___ Material provided

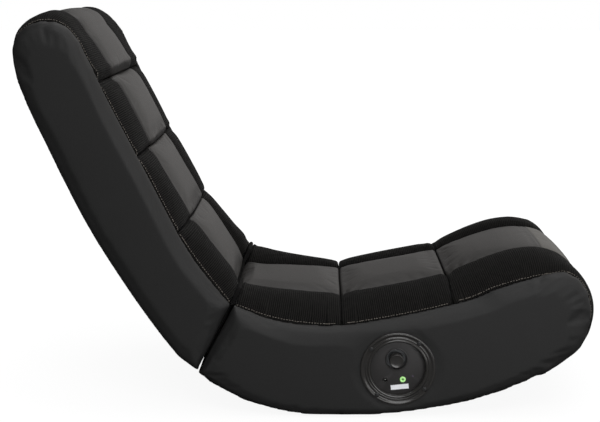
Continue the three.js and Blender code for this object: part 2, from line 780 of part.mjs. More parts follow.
const plateFace = shoulderDepth + clearance;
const plateBack = plateFace + plateWall;
const boxFace = coverRoll - clearance; // the amplifier box, as a depth
const knobSpot = [panelX + knobX, panelZ + knobZ];
const jackSpot = [panelX + jackX, panelZ + jackZ];
const dcSpot = [panelX + dcX, panelZ + dcZ];
const ledSpot = [panelX + ledX, panelZ + ledZ];
const dcBarrelRadius = dcBoreRadius + socketRingHeight / 2;
const plateHole = (radius, [x, z]) =>
  roundBar(radius + clearance, panelFace - overrun, panelFace + overrun, x, z, smallSides);
const plateProfile = [
  [0, plateFace],
  [plateRadius, plateFace],
  [plateRadius, plateBack],
  [0, plateBack],
];
const knobFloor = panelFace + plateFace + knobRecessDepth;
const plate = cut(
  turned(plateProfile, panelX, panelZ, ringSides),
  roundBar(knobRecessRadius, panelFace - overrun, knobFloor, ...knobSpot, roundSides),
  plateHole(bushingRadius, knobSpot),
  plateHole(jackBarrelRadius, jackSpot),
  plateHole(dcBarrelRadius, dcSpot),
  plateHole(ledRadius, ledSpot),
);
add(chair, "control_plate", plate, plasticSatin);

const bushingFace = plateFace + knobRecessDepth - clearance;
const knobBack = bushingFace - clearance;
const knobFront = knobBack - knobHeight;
const shaftSeat = shaftRadius + clearance;
add(
  chair,
  "volume_potentiometer",
  turned(
    [
      [0, boxFace - clearance],
      [potRadius, boxFace - clearance],
      [potRadius, plateBack + clearance],
      [bushingRadius, plateBack + clearance],
      [bushingRadius, bushingFace],
      [shaftSeat, bushingFace],
      [shaftSeat, boxFace - knobWall],
      [0, boxFace - knobWall],
    ],
    ...knobSpot,
    smallSides,
  ),
  blackSteel,
);
add(
  chair,
  "volume_shaft",
  turned(
    [
      [0, boxFace - knobWall - clearance],
      [shaftRadius, boxFace - knobWall - clearance],
      [shaftRadius, knobFront + knobWall + clearance],
      [0, knobFront + knobWall + clearance],
    ],
    ...knobSpot,
    smallSides,
  ),
  brightSteel,
);
add(
  chair,
  "volume_knob",
  turned(
    [
      [0, knobFront + knobDish],
      [knobRadius - knobTaper - knobWall, knobFront + knobDish / 2],
      [knobRadius - knobTaper - knobDish, knobFront],
      [knobRadius - knobTaper, knobFront + knobDish],
      [knobRadius, knobBack],
      [knobRadius - knobWall, knobBack],
      [knobRadius - knobWall, knobFront + knobHeight / 2],
      [shaftSeat + knobWall, knobFront + knobHeight / 2],
      [shaftSeat + knobWall, knobBack],
      [shaftSeat, knobBack],
      [shaftSeat, knobFront + knobWall],
      [0, knobFront + knobWall],
    ],
    ...knobSpot,
    roundSides,
  ),
  plasticBlack,
);

const ringBack = plateFace - clearance;
const socketBack = boxFace - clearance;
const socketFloor = socketBack - socketRingHeight;
add(
  chair,
  "line_in_jack",
  turned(
    [
      [0, socketFloor],
      [jackBoreRadius, socketFloor],
      [jackBoreRadius, ringBack - socketRingHeight],
      [jackRingRadius, ringBack - socketRingHeight],
      [jackRingRadius, ringBack],
      [jackBarrelRadius, ringBack],
      [jackBarrelRadius, socketBack],
      [0, socketBack],
    ],
    ...jackSpot,
    smallSides,
  ),
  jackGreen,
);
add(
  chair,
  "dc_power_jack",
  turned(
    [
      [0, ringBack],
      [dcPinRadius, ringBack],
      [dcPinRadius, socketFloor],
      [dcBoreRadius, socketFloor],
      [dcBoreRadius, ringBack - socketRingHeight],
      [dcRingRadius, ringBack - socketRingHeight],
      [dcRingRadius, ringBack],
      [dcBarrelRadius, ringBack],
      [dcBarrelRadius, socketBack],
      [0, socketBack],
    ],
    ...dcSpot,
    smallSides,
  ),
  plasticBlack,
);
add(
  chair,
  "status_led",
  turned(
    [
      [0, plateFace - ledRadius],
      [ledRadius * domeShare, plateFace - ledRadius * domeShare],
      [ledRadius, plateFace],
      [ledRadius, plateBack + clearance],
      [ledRadius * 1.5, plateBack + clearance],
      [ledRadius * 1.5, socketBack],
      [0, socketBack],
    ],
    ...ledSpot,
    smallSides,
  ),
  lampGrey,
);

// Backrest upholstery

const backLines = [backVinylShares, backCrownShares, backSeamShares].map((shares) =>
  lineThrough(shares.map(backPoint)),
);
const rearTuck = rearPanelWall + 2 * clearance;
const backSections = upholstery({
  lines: backLines,
  plane: backCrease,
  point: (share) => backPoint(share),
  shares: backChannelShares,
  side: -1,
  names: ["lower", "middle", "upper", "head"],
  foams: [
    () => backFoam,
    () => backFoam,
    () => backFoam,
    (share) =>
      share < headThinnestShare
        ? THREE.MathUtils.lerp(backFoam, headFoam, share / headThinnestShare)
        : THREE.MathUtils.lerp(headFoam, rearTuck, (share - headThinnestShare) / (1 - headThinnestShare)),
  ],
});
for (const section of backSections) {
  const head = section.name === "head";
  add(backrest, head ? "headrest_pad" : `back_pad_${section.name}`, vinylPad(section), vinylGrey);
  for (const [word, hand] of hands) {
    add(backrest, `back_bolster_${section.name}_${word}`, bolster(section, hand), meshBlack);
  }
}

// Backrest structure

// The rear outline runs down to the crease foot. Points that would crowd the foot are left out.
const backFoot = creasePoint(backCrease, creaseGap / 2, creaseDepth);
const rearPoints = backRearShares.map(backPoint).filter((p) => fromCrease(backCrease, p) > coverReturn);
const rearLine = lineThrough([...rearPoints, backFoot]);
const rearRun = evenShares(rearStations).map(rearLine.at);
const backTop = seamRun(backLines[2], backCrease);
const backLoop = [...backTop, ...rearRun.slice(1)];
const backWeights = backLoop.map((_, i) => (i < backTop.length - 1 ? 1 : rearRollShare));
const backBoardLoop = shrunk(backLoop, -1, coverReturn);
const backBoardHollow = shrunk(backLoop, -1, coverReturn - clearance);

// The rear panel starts a gap below the head's wrap.
const panelOutline = [rearLine.at(channelGap / rearLine.length), ...rearRun.slice(1)];
const rearPanel = strip(panelOutline, shifted(panelOutline, -1, rearPanelWall), -boardOuterY, boardOuterY);
add(backrest, "back_rear_panel", rearPanel, linerBlack);

const rearClear = shifted(rearRun, -1, rearPanelWall + clearance);
const rearHollow = [...shifted(rearRun, -1, -overrun), ...rearClear.slice().reverse()];

// Lightening windows in the side boards, up to the headrest
const windowSpan = (backChannelShares[2] * backLength) / lighteningCount;
const windows = Array.from({ length: lighteningCount }, (_, k) => {
  const shape = new THREE.Shape();
  shape.absellipse(
    (k + 0.5) * windowSpan,
    (backDepth + backFoam) / 2,
    (windowSpan - lighteningRib) / 2,
    lighteningWidth / 2,
    0,
    2 * Math.PI,
  );
  return shape.getPoints(windowSteps);
});

for (const [word, hand] of hands) {
  const board = cut(
    sideSlab(backBoardLoop, boardInnerY, boardOuterY, hand),
    sideSlab(rearHollow, boardInnerY - overrun, boardOuterY + overrun, hand),
    ...windows.map((loop) => sideSlab(loop, boardInnerY - overrun, boardOuterY + overrun, hand)),
  );
  const cover = cut(
    rolledSide(backLoop, -1, backWeights, hand),
    sideSlab(backBoardHollow, boardInnerY - overrun, boardOuterY + clearance, hand),
    sideSlab(rearHollow, boardInnerY - overrun, boardOuterY + clearance, hand),
  );
  add(backrest, `back_side_board_${word}`, board, plywood);
  add(backrest, `back_side_cover_${word}`, cover, vinylBlack);
}

// The front board lies under the pads and the former bends round under the headrest.
const backBase = basesOf(backSections);
const formerStart = backBase.length - wrapStationShares.length + headBoardStations + 1;
const frontBoard = boardUnder(backBase.slice(0, formerStart), -1, frontBoardWall);
const former = boardUnder(backBase.slice(formerStart), -1, formerWall);

const speakerAlong = speakerShare * backLength;
const besideSpeaker = frontBoard.behind.filter((p) => Math.abs(p.x - speakerAlong) < speakerRadius);
const speakerSeat = Math.max(...besideSpeaker.map((p) => p.y));
const speakerSpots = hands.map(([word, hand]) => [word, hand * (bandY + bandWidth / 2)]);

function speakerBar(radius, from, to, y, sides) {
  return new THREE.CylinderGeometry(radius, radius, to - from, sides)
    .rotateX(Math.PI / 2)
    .translate(speakerAlong, y, (from + to) / 2);
}

const boardBlank = strip(frontBoard.outer, frontBoard.inner, -seamY, seamY);
const speakerHoles = speakerSpots.map(([, y]) => speakerBar(speakerConeRadius, 0, backDepth, y, roundSides));
add(backrest, "back_front_board", cut(boardBlank, ...speakerHoles), plywood);
add(backrest, "head_former", strip(former.outer, former.inner, -seamY, seamY), plywood);

const backCavity = [
  creasePoint(backCrease, leafFace, frontBoard.behind[0].clone().dot(backCrease.down)),
  ...frontBoard.behind,
  ...former.behind,
  ...rearClear,
];
const backInside = slab(backCavity, -seamY, seamY);
add(backrest, "back_bottom_rail", creaseRail(backCrease, backRailWall, backInside), plywood);
const bulkheadAt = backChannelShares[1] * backLength;
const bulkhead = rectangle(bulkheadAt - bulkheadWall / 2, bulkheadAt + bulkheadWall / 2, 0, backDepth);
add(backrest, "back_middle_rail", common(slab(bulkhead, -seamY, seamY), backInside), plywood);

for (const [word, y] of speakerSpots) {
  const profile = [
    [0, speakerConeDepth],
    [speakerThroatRadius, speakerConeDepth],
    [speakerConeRadius, clearance],
    [speakerRadius, 0],
    [speakerRadius, speakerFlange],
    [speakerConeRadius, speakerFlange],
    [speakerThroatRadius + speakerBasket, speakerConeDepth + speakerBasket],
    [magnetRadius, speakerConeDepth + speakerBasket],
    [magnetRadius, speakerConeDepth + speakerBasket + magnetHeight],
    [0, speakerConeDepth + speakerBasket + magnetHeight],
  ].map(([radius, deep]) => new THREE.Vector2(radius, deep));
  const speaker = new THREE.LatheGeometry(profile, roundSides).rotateX(Math.PI / 2);
  add(backrest, `speaker_${word}`, speaker.translate(speakerAlong, y, speakerSeat), blackSteel);
}

// Crease hinges

function hingeLeaf(plane, middle, knuckles) {
  const bodySide = [clearance, clearance + leafWall];
  const plateTop = knuckleRadius + clearance * 3;
  const plank = (top, bottom, yLow, yHigh) =>
    slab(
      [
        creasePoint(plane, bodySide[0], top),
        creasePoint(plane, bodySide[1], top),
        creasePoint(plane, bodySide[1], bottom),
        creasePoint(plane, bodySide[0], bottom),
      ],
      yLow,
      yHigh,
    );
  let leaf = plank(plateTop, leafLength, middle - hingeWidth / 2, middle + hingeWidth / 2);
  for (const [low, high] of knuckles) {
    const barrel = roundBar(knuckleRadius, middle + low, middle + high, ...plane.foot, smallSides);
    leaf = join(leaf, plank(0, plateTop + leafWall, middle + low, middle + high), barrel);
  }
  const through = [middle - hingeWidth, middle + hingeWidth];
  const bore = roundBar(pinRadius + clearance, ...through, ...plane.foot, smallSides);
  return cut(leaf, bore);
}

const outerEdge = hingeWidth / 2;
const innerEdge = outerEdge - knuckleWidth;
for (const [word, hand] of hands) {
  const middle = hand * (seamY - hingeInset);
  const seatKnuckles = [
    [-outerEdge, -innerEdge],
    [innerEdge, outerEdge],
  ];
  const backKnuckles = [[-innerEdge + clearance, innerEdge - clearance]];
  add(chair, `hinge_seat_leaf_${word}`, hingeLeaf(seatCrease, middle, seatKnuckles), blackSteel);
  add(backrest, `hinge_back_leaf_${word}`, hingeLeaf(backCrease, middle, backKnuckles), blackSteel);
  const head = outerEdge + clearance;
  const pin = [
    [0, -head - pinHeadHeight],
    [pinHeadRadius, -head - pinHeadHeight],
    [pinHeadRadius, -head],
    [pinRadius, -head],
    [pinRadius, head],
    [pinHeadRadius, head],
    [pinHeadRadius, head + pinHeadHeight],
    [0, head + pinHeadHeight],
  ].map(([radius, y]) => new THREE.Vector2(radius, y));
  add(
    chair,
    `hinge_pin_${word}`,
    new THREE.LatheGeometry(pin, smallSides).translate(hinge.x, middle, hinge.y),
    brightSteel,
  );
}

export default chair;
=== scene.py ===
# %% [markdown]
# # A floor rocker for gaming
# The real chair has no feet: a padded seat whose curved underside rocks on the floor, and a padded back
# that folds down onto it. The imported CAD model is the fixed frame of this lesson, and gives the places
# and sizes. Blender's work is the soft forms, the sewing and the finishes. The frame comes first, and its
# box is kept, because what is made here should fill the same space.

# %% The frame
import json
import math

import bmesh
import bpy
import numpy as np
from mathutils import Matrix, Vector
from mathutils.bvhtree import BVHTree

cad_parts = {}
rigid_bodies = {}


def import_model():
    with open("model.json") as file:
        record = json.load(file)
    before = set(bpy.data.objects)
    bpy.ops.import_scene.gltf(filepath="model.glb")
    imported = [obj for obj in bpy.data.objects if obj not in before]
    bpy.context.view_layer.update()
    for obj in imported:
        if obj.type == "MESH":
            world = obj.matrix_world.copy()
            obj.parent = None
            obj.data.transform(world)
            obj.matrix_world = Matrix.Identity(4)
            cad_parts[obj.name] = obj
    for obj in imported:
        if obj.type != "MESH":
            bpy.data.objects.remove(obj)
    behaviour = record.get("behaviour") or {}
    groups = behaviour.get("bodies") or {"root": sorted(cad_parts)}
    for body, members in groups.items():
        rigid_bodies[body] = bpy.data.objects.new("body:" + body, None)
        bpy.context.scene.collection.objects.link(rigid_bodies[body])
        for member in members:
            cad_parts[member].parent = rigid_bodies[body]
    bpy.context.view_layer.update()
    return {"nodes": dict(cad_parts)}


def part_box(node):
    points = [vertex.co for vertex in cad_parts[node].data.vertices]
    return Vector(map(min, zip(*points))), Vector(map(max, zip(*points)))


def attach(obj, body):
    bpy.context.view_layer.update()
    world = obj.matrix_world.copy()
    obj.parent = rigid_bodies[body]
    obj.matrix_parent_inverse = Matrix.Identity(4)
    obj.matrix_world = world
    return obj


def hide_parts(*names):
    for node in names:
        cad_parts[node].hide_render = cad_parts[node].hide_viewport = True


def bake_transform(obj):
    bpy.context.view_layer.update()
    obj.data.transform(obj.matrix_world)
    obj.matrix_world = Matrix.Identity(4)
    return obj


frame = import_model()
scene = bpy.context.scene
MM = 0.001

# %% [markdown]
# ## Camera
# The photograph was taken from the chair's right, from about the height of the backrest's top, with a lens
# that is long enough to keep the side nearly flat. The place and tilt below were found by matching the
# chair's outline, its crease and its control panel, and the horizon stays level.

# %% The camera
camera = bpy.data.objects.new("camera", bpy.data.cameras.new("camera"))
scene.collection.objects.link(camera)
camera.data.lens = 73.75
camera.data.sensor_width = 36
camera.location = (-0.0230, -1.9895, 0.6479)
camera.rotation_euler = (math.radians(90 - 10.5155), 0, math.radians(0.972))
scene.camera = camera
scene.view_settings.view_transform = "Standard"
print(f"camera: {camera.data.lens} mm lens, {camera.location.length:.2f} m from the origin")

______

● What to do
Repeat, word for word, only the lines from the line holding "middle, backKnuckles), blackSteel);" through the line holding "import math", with both of those lines included.

● Result of the task
  add(backrest, `hinge_back_leaf_${word}`, hingeLeaf(backCrease, middle, backKnuckles), blackSteel);
  const head = outerEdge + clearance;
  const pin = [
    [0, -head - pinHeadHeight],
    [pinHeadRadius, -head - pinHeadHeight],
    [pinHeadRadius, -head],
    [pinRadius, -head],
    [pinRadius, head],
    [pinHeadRadius, head],
    [pinHeadRadius, head + pinHeadHeight],
    [0, head + pinHeadHeight],
  ].map(([radius, y]) => new THREE.Vector2(radius, y));
  add(
    chair,
    `hinge_pin_${word}`,
    new THREE.LatheGeometry(pin, smallSides).translate(hinge.x, middle, hinge.y),
    brightSteel,
  );
}

export default chair;
=== scene.py ===
# %% [markdown]
# # A floor rocker for gaming
# The real chair has no feet: a padded seat whose curved underside rocks on the floor, and a padded back
# that folds down onto it. The imported CAD model is the fixed frame of this lesson, and gives the places
# and sizes. Blender's work is the soft forms, the sewing and the finishes. The frame comes first, and its
# box is kept, because what is made here should fill the same space.

# %% The frame
import json
import math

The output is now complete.